Minister Simon Harris: Nuns won’t be running hospital

Minister for Health Simon Harris said he does not believe there is a need to revisit the November agreement which was supposed to pave the way for the transfer of the national maternity hospital to the campus of St Vincent’s University Hospital in Elm Park.

Minister Simon Harris: Nuns won’t be running hospital

Neither was there a need to rush the project because a decision on planning was unlikely before year end.

“I don’t believe the November agreement needs to be changed.

“This new hospital will have more safeguards in place and every single health service legally available in Ireland will be available in that hospital,” he said.

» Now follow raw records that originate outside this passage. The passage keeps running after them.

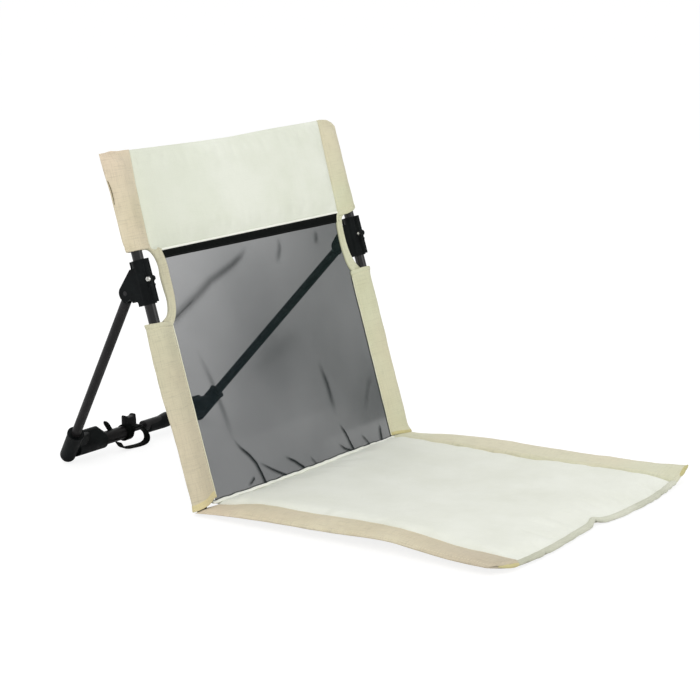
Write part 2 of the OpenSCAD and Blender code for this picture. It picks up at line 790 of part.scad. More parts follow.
upright(-1);  // upright_left
upright(1);  // upright_right
top_cap(-1);  // top_cap_left
top_cap(1);  // top_cap_right
foot_plug(-1);  // foot_plug_left
foot_plug(1);  // foot_plug_right
bracket(-1);  // bracket_left
bracket(1);  // bracket_right
clamp_bolt(-1);  // clamp_bolt_left
clamp_bolt(1);  // clamp_bolt_right
clamp_nut(-1);  // clamp_nut_left
clamp_nut(1);  // clamp_nut_right
pivot_pin(-1);  // pivot_pin_left
pivot_pin(1);  // pivot_pin_right
head_panel(-1);  // headrest_front
head_panel(1);  // headrest_back
headrest_sleeve(-1);  // headrest_sleeve_left
headrest_sleeve(1);  // headrest_sleeve_right
webbing_band();
mesh_panel();
window_binding(-1);  // window_binding_left
window_binding(1);  // window_binding_right
lower_sleeve(-1);  // lower_sleeve_left
lower_sleeve(1);  // lower_sleeve_right
knuckle(-1);  // knuckle_left
knuckle(1);  // knuckle_right
leg(-1);  // leg_left
leg(1);  // leg_right
elbow(-1);  // elbow_left
elbow(1);  // elbow_right
bar_tube(-1);  // bar_tube_left
bar_tube(1);  // bar_tube_right
bar_ferrule_left();
bar_ferrule_right();
bar_core();
strap_anchor();
strap_band();
strap_buckle();
strap_tail();
seat_top();
seat_pad();
seat_base();
seat_band(-1);  // seat_band_left
seat_band(1);  // seat_band_right
front_hem();
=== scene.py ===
"""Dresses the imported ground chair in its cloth, mesh, webbing, moulded plastic and coated tubes."""
import json
from math import copysign, cos, exp, pi, radians, sin, sqrt

import bmesh
import bpy
import numpy as np
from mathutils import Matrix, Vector, noise
from mathutils.bvhtree import BVHTree


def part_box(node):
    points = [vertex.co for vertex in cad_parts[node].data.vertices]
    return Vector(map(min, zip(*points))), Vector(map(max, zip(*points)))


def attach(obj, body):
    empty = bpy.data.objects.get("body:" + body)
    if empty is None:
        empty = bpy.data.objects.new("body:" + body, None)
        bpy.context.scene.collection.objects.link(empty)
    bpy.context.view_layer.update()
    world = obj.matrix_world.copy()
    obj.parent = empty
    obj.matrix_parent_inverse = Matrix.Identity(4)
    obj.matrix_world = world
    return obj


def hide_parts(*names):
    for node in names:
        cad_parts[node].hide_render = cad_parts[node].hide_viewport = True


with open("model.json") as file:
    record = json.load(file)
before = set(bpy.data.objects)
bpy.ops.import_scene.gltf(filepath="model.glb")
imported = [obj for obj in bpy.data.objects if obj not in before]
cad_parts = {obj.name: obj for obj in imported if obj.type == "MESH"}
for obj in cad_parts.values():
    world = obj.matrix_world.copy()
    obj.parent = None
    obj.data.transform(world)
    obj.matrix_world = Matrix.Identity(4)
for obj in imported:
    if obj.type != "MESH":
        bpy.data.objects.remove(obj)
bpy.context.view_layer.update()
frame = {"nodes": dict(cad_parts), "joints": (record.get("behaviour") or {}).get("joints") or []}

# Driving sizes of the chair, in millimetres, as the solids have them
MM = 0.001
RECLINE = radians(17)
HALF_W = 212
PANEL_HALF = 171
BAND_W = HALF_W - PANEL_HALF
BACK_LEN = 384
WINDOW_LOW = 203
WINDOW_TOP = 276
WEB_H = 10
WEB_T = 1.8
UPRIGHT_X = 197.5
UPRIGHT_R = 6
CAP_TOP = 376
SEAT_T = 9
SEAT_LEN = 359
FOOT_GAP = 7.8
CLOTH_T = 1.1
HINGE_Y = next(j["pos_m"] for j in frame["joints"] if j["name"] == "seat_fold")[1] / MM
FOOT_Y = HINGE_Y + FOOT_GAP
FRONT_Y = HINGE_Y - SEAT_LEN
REAR_Y = FOOT_Y + FOOT_GAP / 4
LABEL = {-1: "left", 1: "right"}


# Places and curves
def on_back(x, n, s):
    """A point of the back: x across, n square to it towards the rear, s up its slope."""
    return np.array((x, FOOT_Y + s * sin(RECLINE) + n * cos(RECLINE), UPRIGHT_R + s * cos(RECLINE) - n * sin(RECLINE)))


REARWARD = on_back(0, 1, 0) - on_back(0, 0, 0)

def clamp(value, low=0.0, high=1.0):
    return max(low, min(high, value))


def smooth(value):
    """A smooth step from 0 to 1."""
    t = clamp(value)
    return t * t * (3 - 2 * t)


def bell(x, width):
    """A bell curve: 1 at zero, and next to nothing from twice the width on."""
    return exp(-(x / width) ** 2)


def quarter(share):
    """Height of a quarter circle that starts at share 0 and ends at share 1."""
    return sqrt(1 - (1 - clamp(share)) ** 2)


def squarer(c, power):
    """A sine or cosine, changed so that the circle turns squarer."""
    return copysign(abs(c) ** power, c)


def circle(count):
    """Cosines and sines of points round a circle."""
    return [(cos(a), sin(a)) for a in np.linspace(0, 2 * pi, count, endpoint=False)]


def straight(rows, x):
    """The line through rows of (place, value), level past its ends."""
    return float(np.interp(x, [r[0] for r in rows], [r[1] for r in rows]))


def waver(x, y, size, seed=0.0):
    """Smooth noise between about -1 and 1, with waves of about that size."""
    return noise.noise(Vector((x / size, y / size, seed)))


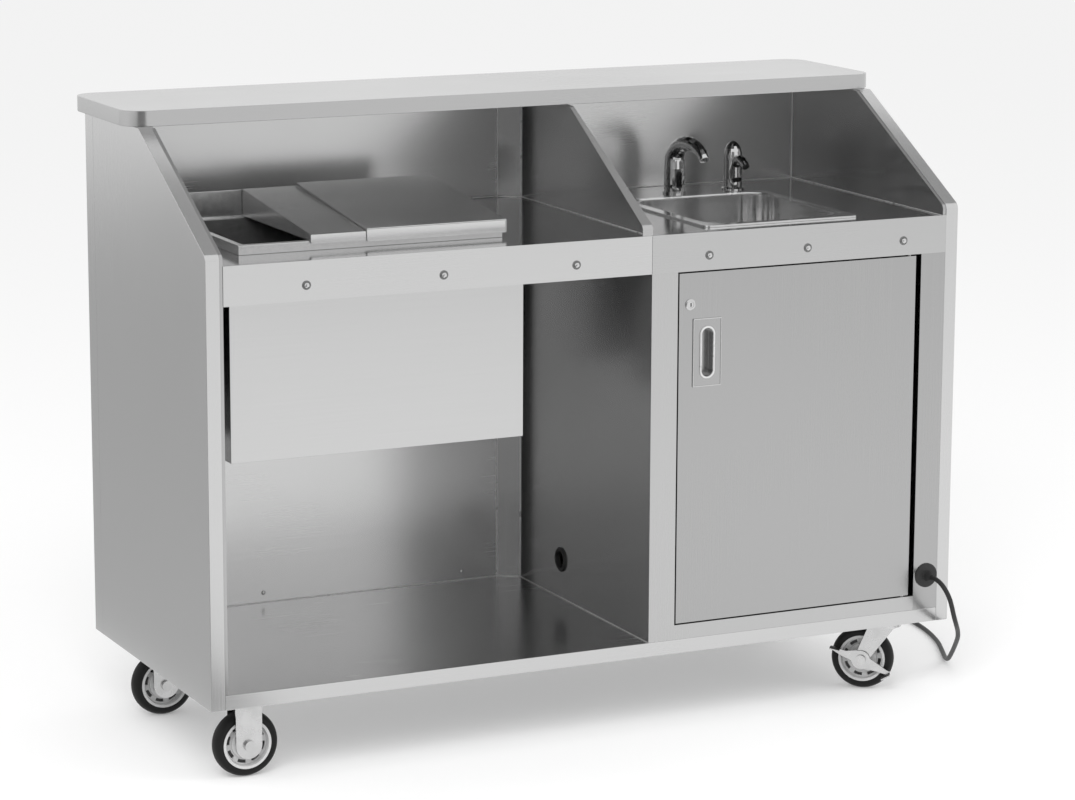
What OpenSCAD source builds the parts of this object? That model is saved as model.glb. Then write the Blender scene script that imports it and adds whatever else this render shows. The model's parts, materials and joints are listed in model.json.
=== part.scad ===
// Portable bar on casters: ice bin and open bay on the left, hand sink and cabinet on the right.
// The operator side faces -Y. The origin is on the floor, under the middle of the bar's outline.

/* [Cabinet] */
// Width over the two side panels
body_w = 1580; // [1540:10:1700]
// Depth from the front frame to the customer side
body_d = 650; // [640:5:700]
// Height of the knee where the side panels start to slope back
knee_z = 998; // [990:1:1020]
// Depth from the front frame to where the slope meets the counter
slope_d = 344; // [320:1:350]
// Sheet metal thickness
sheet = 2; // [1.5:0.1:2.2]
// Width of the folded front edge of a side panel
side_edge = 27; // [24:1:32]
// Depth of the back panel's wrap round each rear corner
back_wrap = 45; // [35:1:60]
// Height of the base pan and its front rail
pan_h = 28; // [24:1:34]
// Gap between the back panel and the inner back wall
back_cavity = 44; // [36:1:50]
// Place of the partition's left face, from the left side
partition_x = 901; // [880:1:915]

/* [Counter] */
// Height of the counter top above the floor
top_h = 1220; // [1210:1:1250]
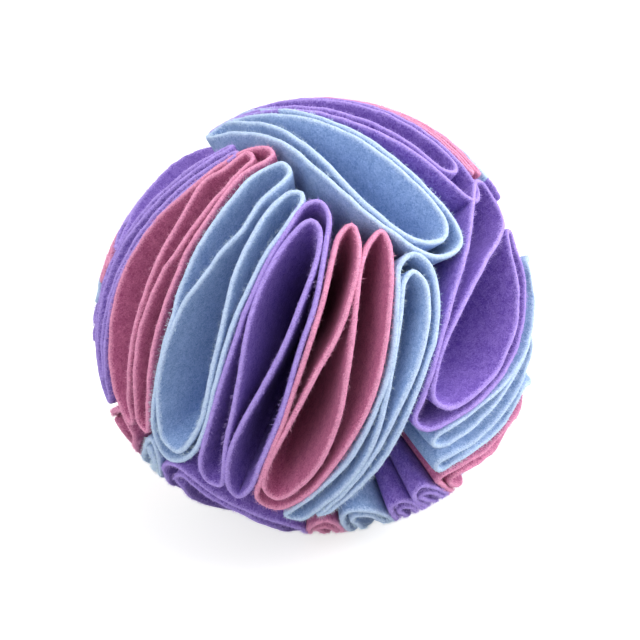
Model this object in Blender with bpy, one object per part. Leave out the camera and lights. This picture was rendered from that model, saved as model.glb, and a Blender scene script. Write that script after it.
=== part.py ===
"""Snuffle ball for pets: 32 folded felt petals sewn by their points to a felt core.

Each petal is a round felt disc folded in half and in half again. Its point lies at the ball's
centre and its cut rim on the ball's surface. The solid of a petal is its outer fold, a long U
of felt that is open at one end; the inner fold that nests in the U is left out. Treats go
between the folds. The petals stand side by side in six fans. The ball's own axes are X to its
right fan, Y away from its front fan and Z to its top fan. One empty carries it all and leans it.
"""
import bpy
import bmesh
from dataclasses import dataclass
from math import asin, cos, degrees, pi, radians, sin, sqrt
from mathutils import Euler, Vector

# Sizes in metres
BALL_RADIUS = 0.075
FELT_THICKNESS = 0.002
CLEARANCE = 0.0003
CORE_RADIUS = 0.0087
THREAD_DIAMETER = 0.0008
THREAD_LOOP_RADIUS = 0.004
REST_DEPTH = 0.0005

# Where the petals' points start
POINT_RADIUS = CORE_RADIUS + THREAD_DIAMETER + 2 * CLEARANCE

# How the ball lies: turned about X, Y and Z
LEAN = (radians(-7.5), radians(18), radians(-28.5))

# The felt's thickness seen from the ball's centre, in degrees
FELT_ANGLE = degrees(2 * asin(FELT_THICKNESS / 2 / BALL_RADIUS))

# Points along each side of the fold, from its tip (0) to its bend (1)
SIDE_SHARES = (0, 0.16, 0.36, 0.56, 0.75, 0.89, 1)
# Longest corner of an offset line, of its distance
CORNER_SHARE = 1.25

CORE_SEGMENTS = 24
CORE_RINGS = 12
LOOP_SEGMENTS = 24
THREAD_SIDES = 6


@dataclass
class Petal:
    """One petal's rim, in degrees seen from the ball's centre, over the felt's outer faces."""
    colour: str
    place: float            # across the fan, to its middle
    shift: float = 0        # along the fan's run
    turn: float = 0         # of its length against the run
    width: float = 11.5     # over its sides
    bend: int = 1           # 1 with its bend at the run's end, -1 at its start
    reach: float = 41.8     # half its length
    spread: float = 13.3    # over its two tips
    bow: float = 0          # how far its middle swells sideways
    skew_share: float = 0   # how much its widest place moves to the bend


def plain_row(colours, first, pitch, bend, **same):
    """Narrow petals at one pitch, their bends at alternate ends, bowed with the ball."""
    bow_share = 0.08
    petals = []
    for i, colour in enumerate(colours):
        place = first + pitch * i
        side = bend if i % 2 == 0 else -bend
        petals.append(Petal(colour, place, bend=side, bow=bow_share * place, spread=10.3, **same))
    return petals


# Each fan: the way it faces and the way its petals run, both in the ball's axes, and its petals
FANS = {
    "front": ((0, -1, 0), (0, 0, 1), [
        Petal("purple", -40.8, 4.6, 2.5, 12.7, -1, spread=9.7, bow=-4.5),
        Petal("pink", -23, 8.5, 0, 19.1, bow=-4.5),
        Petal("blue", -6.4, 6, 0, 17.7, -1, bow=-1.8),
        Petal("purple", 11, 4, -4, 16.7, bow=0.5),
        Petal("pink", 27.8, 2, -2, 18.9, -1, bow=2.3),
        Petal("blue", 43.7, 1.6, 1, 12.5, bow=3.5),
    ]),
    "top": ((0, 0, 1), (-1, 0, 0), [
        Petal("blue", -25.5, 2, -2, 17.5, -1, 40.8, skew_share=0.6),
        Petal("purple", -4.5, 9, -2, 19.5, -1),
    ]),
    "top_back": ((-0.27, 0, 1), (-1, 0, -0.27),
                 plain_row(("pink", "blue", "purple"), 11.4, 12, 1, width=11.2, reach=39.7)),
    "right": ((0.931, 0.159, 0.328), (-0.352, 0.623, 0.698), [
        Petal("purple", -21.8, -4.7, 0, 26.7, -1, 38.8, 13.2),
        Petal("blue", 2.5, -4, 0, 20),
        Petal("pink", 20, -2, 0, 14.5, -1, spread=10.3, bow=1.6),
    ] + plain_row(("purple", "blue"), 33, 11.6, 1, width=11.3)),
    "bottom": ((0.12, -0.13, -1), (1, 0.22, 0.12),
               plain_row(("purple", "pink", "blue", "purple", "pink", "blue"), -24.9, 12, 1)),
    "left": ((-1, 0.1, -0.05), (-0.1, -1, -0.22),
             plain_row(("purple", "pink", "blue", "purple", "pink", "blue"), -19.2, 11.3, 1,
                       shift=0.5, width=11.1, reach=40.6)),
    "back": ((-0.13, 1, -0.3), (-0.17, 0, 1),
             plain_row(("purple", "pink", "blue", "purple"), -20.5, 12.6, 1, width=12.1,
                       reach=40.3)),
}
# Fans whose points one loop of thread gathers
SEWN_FANS = ("front", "top", "right", "bottom", "left", "back")

COLOURS = {
    "purple": (0.235, 0.117, 0.565, 1),
    "pink": (0.565, 0.107, 0.266, 1),
    "blue": (0.275, 0.451, 0.723, 1),
    "white": (0.78, 0.76, 0.74, 1),
}


def felt_material(name, colour, roughness):
    material = bpy.data.materials.new(name)
    material.use_nodes = True
    shader = material.node_tree.nodes["Principled BSDF"]
    shader.inputs["Base Color"].default_value = COLOURS[colour]
    shader.inputs["Roughness"].default_value = roughness
    shader.inputs["Metallic"].default_value = 0
    material.diffuse_color = COLOURS[colour]
    return material


def axes(facing, run):
    """Three square unit axes: out of the fan, along its run and across it."""
    along = Vector(run).normalized()
    out = Vector(facing)
    out = (out - along * along.dot(out)).normalized()
    return out, along, along.cross(out)


def petal_rim(fan_axes, petal):
    """Middle line of a petal's cut rim, as directions from the ball's centre.

    The line runs from the left tip along one side to the bend, and back to the right tip.
    """
    out, along, across = fan_axes
    place, shift, turn = radians(petal.place), radians(petal.shift), radians(petal.turn)
    middle = cos(shift) * (cos(place) * out + sin(place) * across) + sin(shift) * along
    up = (along - middle * along.dot(middle)).normalized()
    beside = up.cross(middle)
    length = cos(turn) * up + sin(turn) * beside
    sideways = length.cross(middle)
    length = length * petal.bend
    half = petal.reach - FELT_ANGLE / 2
    half_width = (petal.width - FELT_ANGLE) / 2
    half_spread = (petal.spread - FELT_ANGLE) / 2

    rim = []
    last = len(SIDE_SHARES) - 1
    stations = [(-1, k) for k in range(last + 1)] + [(1, k) for k in range(last - 1, -1, -1)]
    for side, k in stations:
        to_tip = cos(pi * SIDE_SHARES[k])
        round_share = 1 - to_tip ** 2
        if to_tip > 0:
            width = half_width * round_share + half_spread * to_tip ** 2
        else:
            width = half_width * sqrt(sqrt(round_share))
        width *= 1 - petal.skew_share * to_tip / 2 * round_share
        angle = -petal.reach if k == 0 else -half * to_tip
        swell = petal.bow * cos(radians(angle * 90 / half))
        a, b = radians(side * width + swell), radians(angle)
        rim.append(cos(b) * (cos(a) * middle + sin(a) * sideways) + sin(b) * length)
    return rim


def offset_line(line, angle):
    """The open line moved sideways over the sphere, its corners kept short."""
    sides = [a.cross(b).normalized() for a, b in zip(line, line[1:])]
    moved = []
    for k, point in enumerate(line):
        before = sides[max(k - 1, 0)]
        after = sides[min(k, len(sides) - 1)]
        corner = (before + after).normalized()
        stretch = min(1 / corner.dot(before), CORNER_SHARE)
        moved.append((point + corner * (stretch * sin(angle))).normalized())
    return moved


def felt_petal(name, rim, bend, material):
    """The folded felt between two cones over its rim, thinner toward the point."""
    half_felt = radians(FELT_ANGLE) / 2
    outside = offset_line(rim, bend * half_felt)
    inside = offset_line(rim, -bend * half_felt)
    section = outside + inside[::-1]

    mesh = bmesh.new()
    low, high = [[mesh.verts.new(point * radius) for point in section]
                 for radius in (POINT_RADIUS, BALL_RADIUS)]
    count = len(section)
    for k in range(count):
        n = (k + 1) % count
        mesh.faces.new((low[k], low[n], high[n], high[k]))
    for ring in (low, high):
        for k in range(len(rim) - 1):
            mesh.faces.new((ring[k], ring[k + 1], ring[count - 2 - k], ring[count - 1 - k]))
    bmesh.ops.recalc_face_normals(mesh, faces=mesh.faces)
    data = bpy.data.meshes.new(name)
    mesh.to_mesh(data)
    mesh.free()
    data.materials.append(material)
    return bpy.data.objects.new(name, data)


def take_new(name, material, collection, parent):
    """Names the primitive just added and moves it under the ball."""
    item = bpy.context.object
    item.name = name
    item.data.name = name
    item.data.materials.append(material)
    item.data.shade_smooth()
    for other in list(item.users_collection):
        other.objects.unlink(item)
    collection.objects.link(item)
    item.parent = parent
    return item


def main():
    for item in list(bpy.data.objects):
        bpy.data.objects.remove(item, do_unlink=True)
    scene = bpy.context.scene
    scene.unit_settings.system = "METRIC"
    parts = bpy.data.collections.new("snuffle_ball")
    cutters = bpy.data.collections.new("cutters")
    scene.collection.children.link(parts)
    scene.collection.children.link(cutters)
    felt = {c: felt_material("felt_" + c, c, 0.95) for c in ("purple", "pink", "blue")}
    core_felt = felt_material("core_felt", "white", 0.95)
    thread = felt_material("thread", "white", 0.7)

    ball = bpy.data.objects.new("ball_lean", None)
    ball.empty_display_size = BALL_RADIUS
    ball.rotation_euler = LEAN
    parts.objects.link(ball)

    # Petals, numbered through each side of the ball
    turn = Euler(LEAN).to_matrix()
    petals = []
    corners = []
    numbers = {}
    for fan, (facing, run, rows) in FANS.items():
        side = fan.split("_")[0]
        fan_axes = axes(facing, run)
        for petal in rows:
            numbers[side] = numbers.get(side, 0) + 1
            name = f"{side}_petal_{numbers[side]}_{petal.colour}"
            rim = petal_rim(fan_axes, petal)
            item = felt_petal(name, rim, petal.bend, felt[petal.colour])
            item.parent = ball
            parts.objects.link(item)
            petals.append(item)
            corners.append([turn @ v.co for v in item.data.vertices])

    # The lean decides which rims come lowest, and the ball stands on them
    low = [min(c[k] for group in corners for c in group) for k in range(3)]
    high = [max(c[k] for group in corners for c in group) for k in range(3)]
    rest_height = low[2] + REST_DEPTH
    ball.location = (-(low[0] + high[0]) / 2, -(low[1] + high[1]) / 2, -rest_height)

    # The rims that would reach below the table are pressed flat on it
    bpy.ops.mesh.primitive_cube_add(size=2 * BALL_RADIUS, location=(0, 0, -BALL_RADIUS))
    table = bpy.context.object
    table.name = "table_cutter"
    table.hide_render = True
    table.display_type = "WIRE"
    for other in list(table.users_collection):
        other.objects.unlink(table)
    cutters.objects.link(table)
    for item, group in zip(petals, corners):
        if min(c[2] for c in group) < rest_height:
            cut = item.modifiers.new("rest", "BOOLEAN")
            cut.operation = "DIFFERENCE"
            cut.solver = "EXACT"
            cut.object = table

    # Core and the loops of thread that lie between it and the petals' points
    bpy.ops.mesh.primitive_uv_sphere_add(segments=CORE_SEGMENTS, ring_count=CORE_RINGS,
                                         radius=CORE_RADIUS)
    take_new("felt_core", core_felt, parts, ball)
    thread_path = CORE_RADIUS + CLEARANCE + THREAD_DIAMETER / 2
    for fan in SEWN_FANS:
        out, along, across = axes(*FANS[fan][:2])
        bpy.ops.mesh.primitive_torus_add(
            major_radius=THREAD_LOOP_RADIUS, minor_radius=THREAD_DIAMETER / 2,
            major_segments=LOOP_SEGMENTS, minor_segments=THREAD_SIDES)
        loop = take_new(f"thread_loop_{fan}", thread, parts, ball)
        loop.rotation_euler = out.to_track_quat("Z", "Y").to_euler()
        loop.location = out * sqrt(thread_path ** 2 - THREAD_LOOP_RADIUS ** 2)


main()
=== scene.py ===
# %% [markdown]
# # A snuffle ball of folded felt
#
# The real ball is sewn from round felt discs. Each disc is folded in half and in half again, and
# its point is stitched to a felt core. Packed side by side, the folded discs spread into a ball
# whose surface is nothing but their cut edges, and dry treats are pushed in between the folds.
#
# This lesson makes it the same way. A flat ring of felt is drawn out of a circle, then every
# point of it is moved along the line that the folded edge follows on the ball.

from dataclasses import dataclass
from math import asin, cos, degrees, exp, pi, radians, sin, sqrt

import bmesh
import bpy
import numpy as np
from mathutils import Euler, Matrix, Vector, noise


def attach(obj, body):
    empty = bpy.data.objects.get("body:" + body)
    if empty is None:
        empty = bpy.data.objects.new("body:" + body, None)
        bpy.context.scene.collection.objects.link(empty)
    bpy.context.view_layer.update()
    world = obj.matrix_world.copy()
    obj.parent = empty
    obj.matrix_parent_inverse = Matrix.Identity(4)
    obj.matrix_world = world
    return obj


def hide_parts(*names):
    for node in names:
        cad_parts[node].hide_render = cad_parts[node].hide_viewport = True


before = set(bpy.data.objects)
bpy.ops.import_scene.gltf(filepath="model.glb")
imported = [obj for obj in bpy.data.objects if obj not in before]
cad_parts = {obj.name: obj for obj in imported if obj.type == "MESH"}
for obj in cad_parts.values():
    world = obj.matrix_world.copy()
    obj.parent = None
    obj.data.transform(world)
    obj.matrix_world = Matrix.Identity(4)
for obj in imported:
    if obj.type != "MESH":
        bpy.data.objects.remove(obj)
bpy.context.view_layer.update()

# %% [markdown]
# ## The camera
#
# The ball was photographed from a little above with a long lens. A camera that looks straight at
# the ball's centre and is then shifted by a few pixels keeps the ball's outline round, which
# turning the camera would not.

# %% Camera
BALL_RADIUS = 0.075
BALL_CENTRE = Vector((0.0001, -0.0001, 0.07405))
CAMERA_DISTANCE = 0.75
CAMERA_RISE = radians(20)
SENSOR_WIDTH = 36
LENS_LENGTH = 122.6
PICTURE = 640
PICTURE_SHIFT = (4, -7)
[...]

Mr Harris said his concern now is “to make sure that as we put in place legal and contractual arrangements — and these are not in place yet — we’re only at the planning permission stage — to make sure clinical independence is underpinned in the contract just as envisaged in the agreement” and “to make sure that the financial investment made by the State is protected”.

Mr Harris said he had “no interest, nor does anyone in government, of any private entity, religious or otherwise, profiting off this transaction”.

“I’ve heard a lot of misinformation in recent days — nuns won’t be running the hospital. Nuns won’t be profiting from the hospital.”

However a report in yesterday’s Sunday Times quoting the Bishop of Elphin is at odds with the minister’s claims.

Kevin Doran is quoted as saying “a healthcare organisation bearing the name Catholic... has a special responsibility... to Catholic teachings about the value of human life”.

“Public funding, while it brings with it other legal and moral obligations, does not change that responsibility.”

Labour Party leader Brendan Howlin said the State needed to have full ownership “or we have to look for another site”.

Fianna Fáil leader Micheál Martin said that the hospital “has to be free of any specific religious ethos”.

He also said there was a need for clarity as to why discussions around an unencumbered transfer of the St Vincent’s site to the state appeared not to have taken place.

“To be fair there is probably another dimension to this and it’s the commercial dimension, and I think we need full transparency,” he said.

Details of the November agreement are due to be presented to the Oireachtas health committee this week.

The board of the healthcare group — currently reviewing the hospital relocation plan on foot of displeasure with the views expressed by the minister and other politicians during the week — is also due to meet this week.

Mr Harris said that he “respects the fact that St Vincent’s Healthcare Group said they now wish to reflect on the situation”.

“Let them take their time to do that because there is no need to rush here — we have a planning application in with An Bord Pleanála and that won’t be decided on probably ’til towards the end of the year,” he said.